Sure they do. You were able to give them sensible names, right? They have a coherent purpose, right? There’s a function to create request_args from whatever input data and an ID, and a function to convert an API response into a data structure. Those ideas are easy to understand.

Taking the actual implementations of those ideas out of line (to separate functions) is helping to understand the larger function, because it abstracts away details that are irrelevant in the larger context and isolates them to the more specific context where they are relevant. This is one of the fundamental ideas of programming. If you’re worried about jumping back and forth to read the entire process, you’re missing the point. When you read a non-fiction book, you don’t feel the need to jump back and forth to the table of contents, yet the latter is still useful. You can read the entire table of contents in order to understand what the book is about, and you don’t have to look at the chapters for that. That’s the point of having it.

… So what?

That said, I wouldn’t normally think of uuid as performing I/O, and I wouldn’t normally think of it as a separately needed input for creating the API request. If the API demands a UUID for each request, then generating that UUID is a natural part of the process of generating the request. Meanwhile, although it’s pedantically true that the UUID generator might rely on state external to the program, it likely isn’t performing a meaningful alteration to that state. (If it’s time-based, then it’s just observing state that independently constantly changes anyway; if it’s RNG-based, then you probably don’t really care about preserving the stream state anyway.)

Also, aside from all of that, you will realistically still need to mock request to test everything properly.

quartz · February 10, 2024, 1:31pm

Hey, thanks for you feedback.

I understand your point. Breaking things down can make things clearer and hide some complexity. However, as I see it, it does so at the cost of adding more complexity. Let me try to give you an example:

Let’s say I have a fairly long function 50 that is doing something. If I break it into 5 functions, I will roughly get 6 more lines of code: 2 spaces in front of the signature, 1 for the signature itself, 1 return and 1 call to the function. This is without estimating the effort that is necessary to set the types and sometimes prepare the arguments. In the end we get 75 lines of code, where the original function’s body is now 5 lines long and after looking at it one can imagine what it does but doesn’t really have a clue until, as you mentioned, one starts jumping around.

I get your point with the table, as in the end the reading of the code can still be pretty linear with a table of contents giving a good idea and the chapters(functions) following below in the correct order.

Although, this same argument can also be turned around: You don’t really need a table of contents for a single article, as long as the headline is descriptive enough. In my case, the original do_something is 20 lines long. It is, in my opinion, very straightforward to read because the variable names are reflecting exactly what is happening, exactly the same way the function name does.

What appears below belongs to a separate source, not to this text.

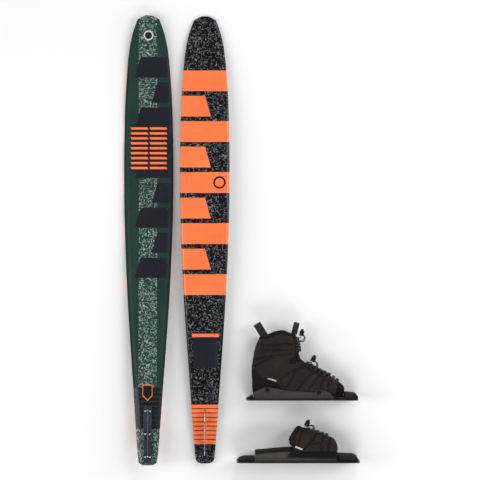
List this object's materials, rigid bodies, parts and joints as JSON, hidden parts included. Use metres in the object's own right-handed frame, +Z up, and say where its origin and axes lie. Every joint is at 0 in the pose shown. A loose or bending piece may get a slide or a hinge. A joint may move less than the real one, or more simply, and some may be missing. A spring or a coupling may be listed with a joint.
{
  "type": "water ski pair",
  "caption": "Slalom water skis, one deck up and one base up, with an adjustable fin each, a laced high front boot and a laced rear toe plate.",
  "frame": {"origin": "on the floor, under the middle of the whole layout", "axes": "+Y from the skis' tails to their tips, +X to the bindings, +Z up"},
  "size_m": [0.8937, 1.7039, 0.12],
  "materials": {
    "ski_shell": "green and near-black graphics under a clear gloss coat, glossy base",
    "fin_metal": "brushed, clear anodised",
    "block_black": "blue-black anodised, satin",
    "screw_steel": "bright stainless",
    "plate_dark": "dark anodised, satin",
    "rail_grey": "warm grey anodised, satin",
    "riser_grey": "warm grey moulded plastic, satin",
    "foam_black": "closed-cell foam, matte",
    "boot_fabric": "dark brown-black coated boot fabric with quilted seams",
    "webbing_black": "woven webbing and round lace",
    "lock_plastic": "moulded, satin",
    "bolt_black": "blackened"
  },
  "bodies": {
    "ski_a": {"ski_a_blade": "ski_shell", "ski_a_block_screw_left_1": "screw_steel", "ski_a_block_screw_left_2": "screw_steel", "ski_a_block_screw_left_3": "screw_steel", "ski_a_block_screw_right_1": "screw_steel", "ski_a_block_screw_right_2": "screw_steel", "ski_a_block_screw_right_3": "screw_steel"},
    "ski_a_fin_block": {"ski_a_fin_block_left": "block_black", "ski_a_fin_block_right": "block_black"},
    "ski_a_fin": {"ski_a_fin": "fin_metal"},
    "ski_b": {"ski_b_blade": "ski_shell", "ski_b_block_screw_left_1": "screw_steel", "ski_b_block_screw_left_2": "screw_steel", "ski_b_block_screw_left_3": "screw_steel", "ski_b_block_screw_right_1": "screw_steel", "ski_b_block_screw_right_2": "screw_steel", "ski_b_block_screw_right_3": "screw_steel"},
    "ski_b_fin_block": {"ski_b_fin_block_left": "block_black", "ski_b_fin_block_right": "block_black"},
    "ski_b_fin": {"ski_b_fin": "fin_metal"},
    "boot": {"boot_plate": "plate_dark", "boot_rail_left": "rail_grey", "boot_rail_right": "rail_grey", "boot_footbed": "foam_black", "boot_toe_pad": "foam_black", "boot_heel_wedge": "foam_black", "boot_lower": "boot_fabric", "boot_liner_toe": "foam_black", "boot_tongue_lower": "foam_black", "boot_lace_lower": "webbing_black", "boot_lock_lower_body": "lock_plastic", "boot_side_bolt_front_left": "bolt_black", "boot_side_bolt_front_right": "bolt_black", "boot_side_bolt_rear_left": "bolt_black", "boot_side_bolt_rear_right": "bolt_black"},
    "boot_cuff": {"boot_cuff": "boot_fabric", "boot_tongue_upper": "foam_black", "boot_lace_upper": "webbing_black", "boot_lock_upper_body": "lock_plastic"},
    "boot_heel_loop": {"boot_heel_loop": "webbing_black"},
    "boot_tongue_loop": {"boot_tongue_loop": "webbing_black"},
    "boot_lock_lower_button": {"boot_lock_lower_button": "lock_plastic"},
    "boot_lock_upper_button": {"boot_lock_upper_button": "lock_plastic"},
    "toe_plate": {"toe_plate": "plate_dark", "toe_riser": "riser_grey", "toe_footbed": "foam_black", "toe_heel_pad": "foam_black", "toe_front_pad": "foam_black", "toe_rail_left": "rail_grey", "toe_rail_right": "rail_grey", "toe_wrap_left": "foam_black", "toe_wrap_right": "foam_black", "toe_cover": "boot_fabric", "toe_lace": "webbing_black", "toe_lock_body": "lock_plastic"},
    "toe_lock_button": {"toe_lock_button": "lock_plastic"}
  },
  "joints": [
    {"name": "ski_b_lift", "type": "slide", "parent": "ski_a", "child": "ski_b", "axis": [0, 0, 1], "range_m": [0, 0.25]},
    {"name": "boot_lift", "type": "slide", "parent": "ski_a", "child": "boot", "axis": [0, 0, 1], "range_m": [0, 0.25]},
    {"name": "toe_plate_lift", "type": "slide", "parent": "ski_a", "child": "toe_plate", "axis": [0, 0, 1], "range_m": [0, 0.25]},
    {"name": "ski_a_fin_block_slide", "type": "slide", "parent": "ski_a", "child": "ski_a_fin_block", "axis": [0, 0.9975, -0.0701], "range_m": [-0.004, 0.004]},
    {"name": "ski_a_fin_depth", "type": "slide", "parent": "ski_a_fin_block", "child": "ski_a_fin", "axis": [0, -0.0701, -0.9975], "range_m": [0, 0.006]},
    {"name": "ski_b_fin_block_slide", "type": "slide", "parent": "ski_b", "child": "ski_b_fin_block", "axis": [0, 0.9994, 0.0349], "range_m": [-0.004, 0.004]},
    {"name": "ski_b_fin_depth", "type": "slide", "parent": "ski_b_fin_block", "child": "ski_b_fin", "axis": [0, -0.0349, 0.9994], "range_m": [0, 0.006]},
    {"name": "boot_ankle_flex", "type": "hinge", "parent": "boot", "child": "boot_cuff", "pos_m": [0.1196, -0.493, 0.06], "axis": [0, 0, -1], "range_deg": [0, 14], "stiffness_Nm_per_rad": 12},
    {"name": "boot_heel_loop_fold", "type": "hinge", "parent": "boot_cuff", "child": "boot_heel_loop", "pos_m": [0.0811, -0.353, 0.06], "axis": [0, 0, -1], "range_deg": [-20, 20]},
    {"name": "boot_tongue_loop_fold", "type": "hinge", "parent": "boot_cuff", "child": "boot_tongue_loop", "pos_m": [0.2031, -0.344, 0.06], "axis": [0, 0, -1], "range_deg": [-20, 20]},
    {"name": "boot_lock_lower_press", "type": "slide", "parent": "boot", "child": "boot_lock_lower_button", "axis": [-0.4226, -0.9063, 0], "range_m": [0, 0.004], "stiffness_N_per_m": 400, "springref_m": -0.003},
    {"name": "boot_lock_upper_press", "type": "slide", "parent": "boot_cuff", "child": "boot_lock_upper_button", "axis": [-0.1736, -0.9848, 0], "range_m": [0, 0.004], "stiffness_N_per_m": 400, "springref_m": -0.003},
    {"name": "toe_lock_press", "type": "slide", "parent": "toe_plate", "child": "toe_lock_button", "axis": [-0.4695, -0.8829, 0], "range_m": [0, 0.004], "stiffness_N_per_m": 400, "springref_m": -0.003}
  ]
}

I would say it is just harder to maintain and justify. For example, creating do_something is easy to justify because that code would be used and putting it into the function would keep the code base meaningfully DRY. But other functions would be called from do_something once.

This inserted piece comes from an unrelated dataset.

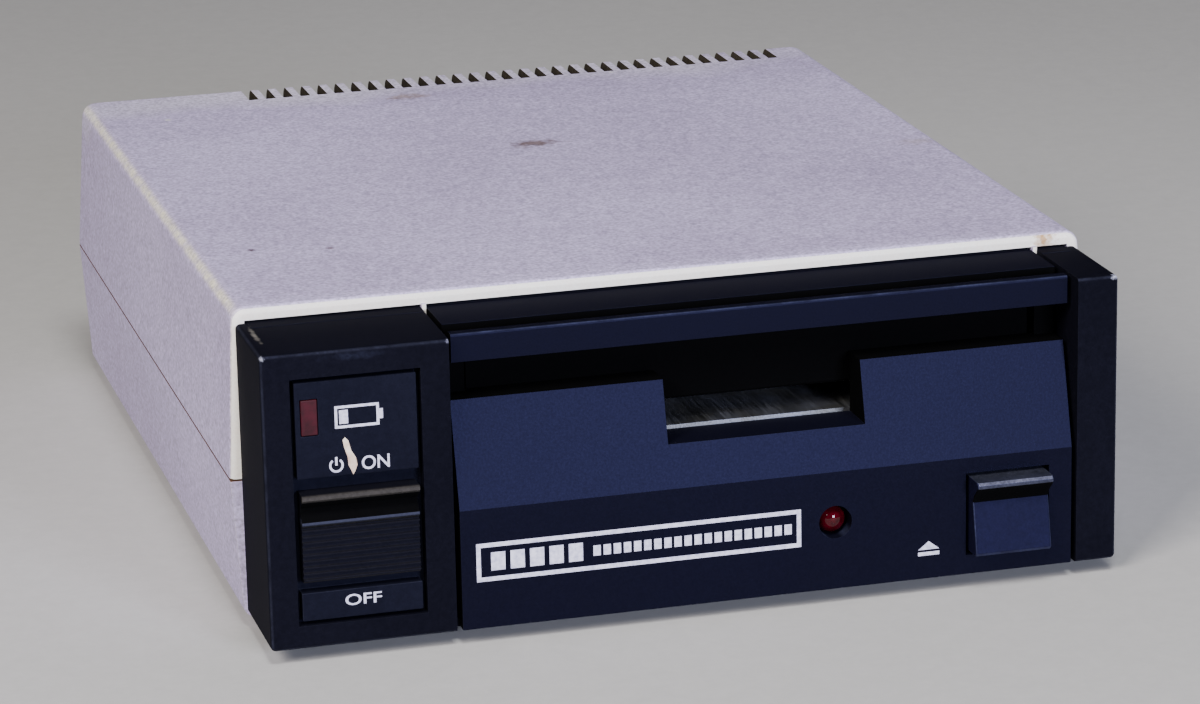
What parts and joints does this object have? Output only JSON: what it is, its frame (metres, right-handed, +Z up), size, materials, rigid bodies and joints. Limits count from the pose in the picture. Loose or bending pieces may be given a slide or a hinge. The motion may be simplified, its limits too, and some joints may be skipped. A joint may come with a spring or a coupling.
{
  "type": "external floppy disk drive",
  "caption": "Battery-portable floppy drive: two-part beige case, black front frame, slotted faceplate with a flap, eject button, power slide and vented rear.",
  "frame": {"origin": "middle of the bounding box, on the plane that the rubber feet stand on", "axes": "+X to the drive's right seen from the front, +Y from the front face to the rear, +Z up"},
  "size_m": [0.1438, 0.1776, 0.053],
  "materials": {
    "case_plastic": "warm grey moulded plastic, fine texture",
    "frame_plastic": "blue-black moulded plastic, satin",
    "control_plastic": "black moulded plastic, slightly glossy",
    "lens_plastic": "clear red plastic",
    "foot_rubber": "black rubber",
    "belt_rubber": "black rubber, ground flat",
    "plated_steel": "zinc-plated sheet steel",
    "bright_steel": "ground steel",
    "spring_steel": "spring wire",
    "screw_steel": "zinc-plated screws",
    "motor_steel": "nickel-plated can",
    "bearing_brass": "sintered brass",
    "white_plastic": "white acetal",
    "black_plastic": "black moulded plastic",
    "board": "green solder mask",
    "chip": "black epoxy",
    "capacitor": "blue sleeve",
    "contact_brass": "gilt contacts",
    "cell_jacket": "printed cell sleeve",
    "contact_steel": "nickel-plated contacts"
  },
  "bodies": {
    "case": {"upper_shell": "case_plastic", "lower_shell": "case_plastic", "rubber_feet": "foot_rubber", "front_frame": "frame_plastic", "label_insert": "frame_plastic", "power_switch": "plated_steel", "switch_board": "board", "low_battery_lens": "lens_plastic", "low_battery_lamp": "lens_plastic", "drive_faceplate": "frame_plastic", "flap_pin": "bright_steel", "eject_spring": "spring_steel", "activity_lamp": "lens_plastic", "lamp_board": "board", "drive_chassis": "plated_steel", "spindle_bearing": "bearing_brass", "drive_belt": "belt_rubber", "drive_motor": "motor_steel", "guide_rods": "bright_steel", "screw_bracket": "plated_steel", "stepper_motor": "motor_steel", "main_board": "board", "board_chips": "chip", "board_capacitors": "capacitor", "dc_jack": "black_plastic", "data_connector": "black_plastic", "connector_pins": "contact_brass", "battery_holder": "black_plastic", "battery_cells": "cell_jacket", "battery_contacts": "contact_steel", "case_screws": "screw_steel", "chassis_screws": "screw_steel", "board_screws": "screw_steel", "switch_board_screws": "screw_steel"},
    "power_slider": {"power_knob": "control_plastic", "switch_lever": "white_plastic"},
    "flap": {"dust_flap": "control_plastic", "flap_spring": "spring_steel"},
    "ejector": {"eject_button": "control_plastic", "eject_plate": "plated_steel"},
    "cradle": {"disk_cradle": "plated_steel", "cradle_pins": "bright_steel"},
    "spindle": {"spindle_hub": "bright_steel", "spindle_shaft": "bright_steel", "spindle_pulley": "white_plastic"},
    "motor_rotor": {"motor_shaft": "bright_steel", "motor_pulley": "bearing_brass"},
    "screw": {"lead_screw": "bright_steel"},
    "carriage": {"head_carriage": "black_plastic", "read_head": "white_plastic", "arm_pin": "bright_steel"},
    "arm": {"pressure_arm": "white_plastic"},
    "bay_door": {"battery_door": "case_plastic"}
  },
  "joints": [
    {"name": "power_slide", "type": "slide", "parent": "case", "child": "power_slider", "axis": [0, 0, 1], "range_m": [0, 0.002]},
    {"name": "flap_swing", "type": "hinge", "parent": "case", "child": "flap", "pos_m": [0.0114, -0.0734, 0.0472], "axis": [1, 0, 0], "range_deg": [0, 75], "stiffness_Nm_per_rad": 0.0005, "springref_deg": -17.19},
    {"name": "eject_press", "type": "slide", "parent": "case", "child": "ejector", "axis": [0, 1, 0], "range_m": [0, 0.0038], "stiffness_N_per_m": 300, "springref_m": -0.004, "deforming": ["eject_spring"]},
    {"name": "cradle_lift", "type": "slide", "parent": "case", "child": "cradle", "axis": [0, 0, 1], "range_m": [0, 0.0038]},
    {"name": "spindle_spin", "type": "hinge", "parent": "case", "child": "spindle", "pos_m": [0.0114, -0.01885, 0.0296], "axis": [0, 0, 1], "continuous": true},
    {"name": "motor_spin", "type": "hinge", "parent": "case", "child": "motor_rotor", "pos_m": [0.0114, -0.05535, 0.0206], "axis": [0, 0, 1], "continuous": true},
    {"name": "screw_turn", "type": "hinge", "parent": "case", "child": "screw", "pos_m": [0.0114, 0.02515, 0.0261], "axis": [0, 1, 0], "range_deg": [0, 1800]},
    {"name": "carriage_slide", "type": "slide", "parent": "case", "child": "carriage", "axis": [0, -1, 0], "range_m": [0, 0.015]},
    {"name": "arm_lift", "type": "hinge", "parent": "carriage", "child": "arm", "pos_m": [0.0114, 0.04055, 0.0426], "axis": [-1, 0, 0], "range_deg": [0, 12]},
    {"name": "battery_door_slide", "type": "slide", "parent": "case", "child": "bay_door", "axis": [0, 1, 0], "range_m": [0, 0.006]}
  ],
  "couplings": [
    {"joint": "cradle_lift", "follows": "eject_press", "ratio": 1},
    {"joint": "arm_lift", "follows": "eject_press", "rad_per_m": 55.1},
    {"joint": "motor_spin", "follows": "spindle_spin", "ratio": 4},
    {"joint": "screw_turn", "follows": "carriage_slide", "rad_per_m": 2094.4}
  ]
}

Here is a section a blog post that covers exactly what I am referring to http://bryce.fisher-fleig.org/separate-io-from-logic/#when-separating-logic-and-io-doesn-t-make-sense .

Thanks for pointing that out. I realized that my issue is not so much with IO as it is with side effects. I have updated the table accordingly.

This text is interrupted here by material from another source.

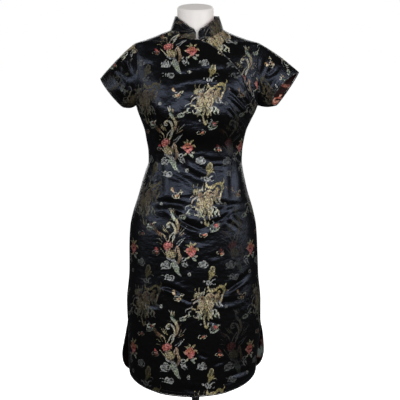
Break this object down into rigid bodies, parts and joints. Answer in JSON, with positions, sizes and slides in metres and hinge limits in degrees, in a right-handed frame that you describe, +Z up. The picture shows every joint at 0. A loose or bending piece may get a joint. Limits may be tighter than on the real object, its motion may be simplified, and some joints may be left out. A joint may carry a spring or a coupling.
{
  "type": "cheongsam dress on a limbless dress form",
  "caption": "Short-sleeved black brocade cheongsam with a stand-up collar, slanting overlap and side slits, on a white limbless dress form.",
  "frame": {"origin": "on the floor, at the middle of the round base's underside, on the pole's axis", "axes": "+Z up along the pole, -Y towards the dress's front, +X towards the wearer's left"},
  "size_m": [0.554, 0.38, 1.5237],
  "materials": {
    "brocade": "black satin with a woven pattern in many colours",
    "piping": "black satin",
    "form": "smooth white",
    "stand": "satin black"
  },
  "bodies": {
    "root": {"front": "brocade", "front_flap": "brocade", "back": "brocade", "sleeve_left": "brocade", "sleeve_right": "brocade", "collar": "brocade", "collar_piping": "piping", "placket_piping": "piping", "cuff_piping_left": "piping", "cuff_piping_right": "piping", "hem_piping_front": "piping", "hem_piping_back": "piping", "form_torso": "form", "flange": "stand", "pole": "stand", "hub": "stand", "base": "stand"}
  },
  "joints": []
}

quartz · February 10, 2024, 2:30pm

Thanks Hans for the example,

I read the code in the JSON-RPC repo and applied it. Would the 6th example be better at separating the layers?

hansgeunsmeyer · February 10, 2024, 3:56pm

Hm - I don’t think so (though there is nothing wrong with the code as such). The main problem I have with it is just that it entangles building the protocol payload with specific actions (POST) (in a totally different protocol) and with a very specific 3d-party library (requests) which seems irrelevant to this payload. I’ve a feeling we’re kind of on different wavelengths here - I’m talking about protocol and transport layers, while you are talking about IO and non-IO. IO vs non-IO doesn’t seem the right perspective to me when designing this code (since in a sense it’s all about supporting certain kinds of IO).

I think some way of refactoring the code - using separate functions - as @kknechtel also emphasized – can only help. But then you still need to deal with the different layers (depending on what you actually want to support in your lib). What I would do – mostly to keep going – is

keep your questions in the back of your mind, don’t decide on them yet
select whichever of your alternatives just feels most natural to you
but refactor that code first as code that only supports the protocol (encoding/decoding of payloads plus whatever steps the protocol has), without making any references to libraries such as requests
when you run into trouble or start writing unit tests, refer back to your initial questions and
see if your new code makes sense or could use further refactoring

I don’t know if this makes sense to you. I’m not a strong top-down programmer, but someone who is continually refactoring and tinkering with code, so this process may not suit your tastes

quartz · February 20, 2024, 1:01pm

Hello Hans,

Thanks for the kind reply.

That makes sense to me. At the same time, I just don’t know how to separate, to continue with your example, the API core logic from the fact that it is implemented by a specific method. The method (“POST”, “GET”, etc.) and the API action seem to be intrinsically related.

I am brushing through the json-rpc, that you shared with me and am also looking into Algolia’s API client library. What do you think about the later?

I am bringing IO vs non-IO in because I like the functional approach, as far as I understand it at least, and because I don’t have experience with managing layers separately.

I am not sure if I am missing the point, but extracting the code into functions is just not something I like anymore. The main reason is because it hides complexity and obscures issues. If I have 100 lines of logic then usually it is a good indicator of something being really wrong. Of course, if the code needs to be reused, is a method for a certain data, or needs to be simplified for the user of API I will extract it.

Thanks I am following your advice as I am working on my project.

I think me, too. I already re-wrote code at least a couple times.

Thanks again.

hansgeunsmeyer · February 20, 2024, 3:07pm

Unfortunately, I’m not familiar with that library. Took a very quick look at the sample python code - which seems pretty clean.